La nouvelle traduction de la sixième demande du Notre Père va entrer en vigueur le 3 décembre. Elle a été confirmée par la Congrégation pour le culte divin. Les fidèles catholiques ne diront plus désormais : «Ne nous soumets pas à la tentation» (traduction œcuménique) mais «Ne nous laisse pas entrer en tentation». Avant d’étudier en profondeur le récit des trois tentations du Christ au désert, je n’ai jamais prononcé la version dite œcuménique, datant de 1966, qui présente un certain nombre de difficultés. Elle revient à affirmer que Dieu est la cause de la tentation. Il m’est arrivé plus d’une fois de réfléchir après la récitation du Notre Père sur cette sixième demande. J’ai toujours dit : «Ne nous laisse pas succomber à la tentation» (traduction un peu trop littéraire et moins conforme, comme nous allons le voir, à l'esprit et à la lettre du texte sacré). Tout ce qui est bon vient de Dieu, rien de mauvais ne s’origine à Lui (Jacques 1:18). La tentation ne peut donc pas provenir d’en Haut. Mais Dieu peut permettre que nous soyons tentés (Job, 1:12 ; Matt, 4:1). Dans Marc, c’est l’Esprit-Saint qui «pousse» le Christ dans le désert, L’y «chasse» pour y être tenté. Comme l’écrit Frank-Duquesne, «littéralement, l’Esprit L’y induit, Le mène en plein traquenard diabolique, pour qu’Il en dérègle la machine et en bouleverse l’astuce. L’Esprit Le conduit tambour battant (ekballeï), et la 6ème clause du Pater, si platement et fadement traduit (à la moliniste) en français, prend ici tout son sens : ne nos inducas in tentationem»(1).

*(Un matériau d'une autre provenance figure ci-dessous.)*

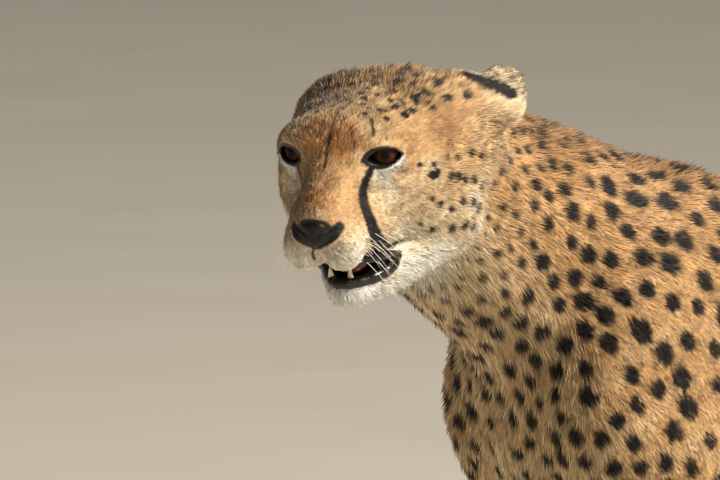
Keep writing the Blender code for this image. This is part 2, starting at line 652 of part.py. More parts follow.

Certains prêtres traditionalistes estiment que la nouvelle traduction est inexacte. Voici ce qu’écrit par exemple l’abbé de Tanoüarn : «Autant donc la formule "Ne nous soumets pas à la tentation" est fausse, parce qu’elle laisse penser que Dieu nous obligerait à subir la tentation. Nous devons lui opposer le mot de saint Jacques : Dieu ne tente personne. Autant il est métaphysiquement impossible de ne pas admettre que Dieu, ayant créé le monde esclave de la vanité (Rom, 8:21), n’ait métaphysiquement pas pris le risque que sa créature soit exposée à la tentation (…) Personnellement en tout cas, je déteste cette idée que l’on puisse demander à Dieu qu’il ne nous fasse même pas entrer… oui qu’il revoie tout son dispositif, pour ne pas nous faire "entrer" en tentation. Comme si nous étions parfaits, avant même d’avoir essayé de l’être ! » (Source).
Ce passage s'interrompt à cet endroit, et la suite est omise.